Related to the digitization trend is the growing influence of fintechs and banks’ evolving relationships with providers. Many fintechs are seeking to partner with banks and drive revenue upside, through cost reduction or capital optimization, and banks are taking an increasingly constructive view. Fifty-three percent of CMIB leaders surveyed by McKinsey in April reported that their institutions were partnering to develop and customize fintech solutions, and 32 percent of the firms are minority investors in fintech.

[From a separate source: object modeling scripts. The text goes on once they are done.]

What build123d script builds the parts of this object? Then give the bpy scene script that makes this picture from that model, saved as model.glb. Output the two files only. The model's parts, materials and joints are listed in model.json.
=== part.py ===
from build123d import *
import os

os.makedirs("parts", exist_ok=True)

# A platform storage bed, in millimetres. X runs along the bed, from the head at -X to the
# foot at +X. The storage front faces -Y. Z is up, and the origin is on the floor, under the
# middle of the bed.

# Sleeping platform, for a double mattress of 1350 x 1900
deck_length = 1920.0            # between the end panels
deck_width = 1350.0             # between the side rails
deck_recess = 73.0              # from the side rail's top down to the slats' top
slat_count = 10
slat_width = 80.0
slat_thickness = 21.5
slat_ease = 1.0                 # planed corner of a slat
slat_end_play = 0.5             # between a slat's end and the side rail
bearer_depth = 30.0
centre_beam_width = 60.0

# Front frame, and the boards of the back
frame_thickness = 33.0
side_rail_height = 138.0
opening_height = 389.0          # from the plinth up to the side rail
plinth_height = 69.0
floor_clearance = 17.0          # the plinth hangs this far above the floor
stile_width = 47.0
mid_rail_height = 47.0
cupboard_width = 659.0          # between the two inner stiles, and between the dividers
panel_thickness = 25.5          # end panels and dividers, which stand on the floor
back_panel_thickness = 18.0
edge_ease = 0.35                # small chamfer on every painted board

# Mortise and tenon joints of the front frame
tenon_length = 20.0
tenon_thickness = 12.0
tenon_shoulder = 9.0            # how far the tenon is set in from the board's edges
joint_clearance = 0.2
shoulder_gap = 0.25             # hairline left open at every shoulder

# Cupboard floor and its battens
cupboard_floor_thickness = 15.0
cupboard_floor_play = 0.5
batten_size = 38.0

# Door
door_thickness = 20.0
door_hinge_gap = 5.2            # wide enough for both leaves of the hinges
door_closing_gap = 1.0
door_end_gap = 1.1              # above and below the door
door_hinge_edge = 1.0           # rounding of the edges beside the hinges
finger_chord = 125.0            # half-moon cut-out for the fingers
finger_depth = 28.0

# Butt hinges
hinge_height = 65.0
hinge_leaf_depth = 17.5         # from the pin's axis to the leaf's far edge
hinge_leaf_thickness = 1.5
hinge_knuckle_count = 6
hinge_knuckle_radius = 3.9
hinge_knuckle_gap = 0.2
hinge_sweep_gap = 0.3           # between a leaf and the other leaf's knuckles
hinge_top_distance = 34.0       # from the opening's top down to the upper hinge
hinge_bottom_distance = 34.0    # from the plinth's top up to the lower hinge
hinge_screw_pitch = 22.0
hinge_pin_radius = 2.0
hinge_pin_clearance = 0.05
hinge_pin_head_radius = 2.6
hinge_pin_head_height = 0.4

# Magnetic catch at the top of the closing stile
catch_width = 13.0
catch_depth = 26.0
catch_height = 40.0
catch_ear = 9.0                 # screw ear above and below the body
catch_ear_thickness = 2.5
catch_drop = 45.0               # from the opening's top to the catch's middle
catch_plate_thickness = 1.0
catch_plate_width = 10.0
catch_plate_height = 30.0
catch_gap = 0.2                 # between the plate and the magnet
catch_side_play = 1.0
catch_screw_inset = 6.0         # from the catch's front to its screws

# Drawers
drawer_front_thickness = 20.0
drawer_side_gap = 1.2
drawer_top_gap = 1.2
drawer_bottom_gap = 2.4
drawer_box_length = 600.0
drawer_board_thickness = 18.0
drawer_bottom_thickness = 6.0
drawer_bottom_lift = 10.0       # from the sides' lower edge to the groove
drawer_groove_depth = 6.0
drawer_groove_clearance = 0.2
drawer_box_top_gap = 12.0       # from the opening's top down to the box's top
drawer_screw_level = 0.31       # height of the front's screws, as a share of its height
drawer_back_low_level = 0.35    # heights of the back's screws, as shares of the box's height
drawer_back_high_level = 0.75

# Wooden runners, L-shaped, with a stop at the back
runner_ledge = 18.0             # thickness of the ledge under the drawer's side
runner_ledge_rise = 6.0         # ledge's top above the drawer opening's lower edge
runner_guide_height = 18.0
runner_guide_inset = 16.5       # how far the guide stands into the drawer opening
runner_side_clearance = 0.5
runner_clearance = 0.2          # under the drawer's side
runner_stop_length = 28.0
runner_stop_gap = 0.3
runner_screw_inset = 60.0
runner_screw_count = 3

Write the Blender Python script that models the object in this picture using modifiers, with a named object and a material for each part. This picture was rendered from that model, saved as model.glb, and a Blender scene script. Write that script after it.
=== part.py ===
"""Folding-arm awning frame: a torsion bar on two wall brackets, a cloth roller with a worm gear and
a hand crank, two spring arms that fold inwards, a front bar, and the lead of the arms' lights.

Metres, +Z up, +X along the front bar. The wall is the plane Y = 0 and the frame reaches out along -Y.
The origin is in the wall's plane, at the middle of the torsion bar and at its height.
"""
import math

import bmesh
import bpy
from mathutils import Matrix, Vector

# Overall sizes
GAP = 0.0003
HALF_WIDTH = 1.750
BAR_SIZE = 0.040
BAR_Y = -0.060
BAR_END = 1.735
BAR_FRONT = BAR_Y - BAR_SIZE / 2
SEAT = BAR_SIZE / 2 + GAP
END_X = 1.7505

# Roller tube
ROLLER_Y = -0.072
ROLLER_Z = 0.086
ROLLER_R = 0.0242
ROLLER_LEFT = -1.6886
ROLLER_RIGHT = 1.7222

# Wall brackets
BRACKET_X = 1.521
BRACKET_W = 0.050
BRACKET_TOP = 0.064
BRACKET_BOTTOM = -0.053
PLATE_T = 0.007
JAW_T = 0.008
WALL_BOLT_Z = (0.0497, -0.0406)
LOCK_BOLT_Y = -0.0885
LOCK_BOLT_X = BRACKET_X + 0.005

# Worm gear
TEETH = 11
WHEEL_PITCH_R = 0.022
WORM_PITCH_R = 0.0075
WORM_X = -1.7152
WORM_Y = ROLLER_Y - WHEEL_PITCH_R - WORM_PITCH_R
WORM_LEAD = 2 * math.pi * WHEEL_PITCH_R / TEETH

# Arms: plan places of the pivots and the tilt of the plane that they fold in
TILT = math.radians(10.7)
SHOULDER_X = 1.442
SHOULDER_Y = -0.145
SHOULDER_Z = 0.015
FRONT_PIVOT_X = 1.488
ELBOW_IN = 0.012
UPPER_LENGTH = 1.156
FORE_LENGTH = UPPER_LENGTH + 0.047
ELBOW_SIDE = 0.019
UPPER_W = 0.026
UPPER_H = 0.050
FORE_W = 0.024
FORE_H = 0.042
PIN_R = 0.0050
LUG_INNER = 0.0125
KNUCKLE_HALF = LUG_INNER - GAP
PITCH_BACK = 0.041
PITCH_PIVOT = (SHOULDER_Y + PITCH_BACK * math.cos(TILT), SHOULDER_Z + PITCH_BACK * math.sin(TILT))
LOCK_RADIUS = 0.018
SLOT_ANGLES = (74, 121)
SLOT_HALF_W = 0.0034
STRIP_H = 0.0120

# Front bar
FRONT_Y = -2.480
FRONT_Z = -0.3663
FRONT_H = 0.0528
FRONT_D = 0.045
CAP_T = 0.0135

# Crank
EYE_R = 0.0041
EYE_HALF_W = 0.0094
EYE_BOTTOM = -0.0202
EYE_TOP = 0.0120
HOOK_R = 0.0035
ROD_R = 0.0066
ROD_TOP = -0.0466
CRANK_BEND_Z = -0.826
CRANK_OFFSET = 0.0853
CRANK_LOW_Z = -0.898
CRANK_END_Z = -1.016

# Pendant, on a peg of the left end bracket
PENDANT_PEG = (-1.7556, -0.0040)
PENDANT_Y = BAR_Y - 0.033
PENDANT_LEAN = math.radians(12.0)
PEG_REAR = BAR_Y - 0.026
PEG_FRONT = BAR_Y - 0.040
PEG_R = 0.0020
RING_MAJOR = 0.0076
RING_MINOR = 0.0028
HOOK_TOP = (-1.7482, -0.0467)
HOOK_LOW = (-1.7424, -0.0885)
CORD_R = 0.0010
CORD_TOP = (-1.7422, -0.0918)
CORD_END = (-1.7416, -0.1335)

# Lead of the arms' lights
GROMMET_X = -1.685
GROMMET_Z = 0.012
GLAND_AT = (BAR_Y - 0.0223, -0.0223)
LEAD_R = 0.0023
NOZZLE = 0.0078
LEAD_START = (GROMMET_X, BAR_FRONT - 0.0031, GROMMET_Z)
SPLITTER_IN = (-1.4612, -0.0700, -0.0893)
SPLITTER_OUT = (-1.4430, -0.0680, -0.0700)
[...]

There is rising interest in shared services, focusing on areas including database management, transaction processing, know your customer (KYC), clearing and settlement; areas that have benefited include data management, transaction processing, trade-lifecycle management, compliance and collateral management. Blockchain has been widely hyped, and most banks are invested, either individually or through consortia, or both.
Finally, fines and litigation costs for banks have fallen over the recent period. Fines as a percentage of revenues were 5 percent in 2015, compared with 18 percent in 2014, and McKinsey expects they will continue to abate, contingent on banks prioritizing operational-risk management and risk culture.
Looking forward, considerable challenges suggest the road to sustainable profitability will be bumpy. While many top banks have moved toward settled strategic objectives, others are lagging and have failed to find a business mix and cost structure that plays to their strengths. Efforts to date are necessary but not sufficient conditions of success, and McKinsey believes that bold actions are required. Banks must continue working to identify where they sit competitively and which business model is most likely to thrive in a persistently tough environment.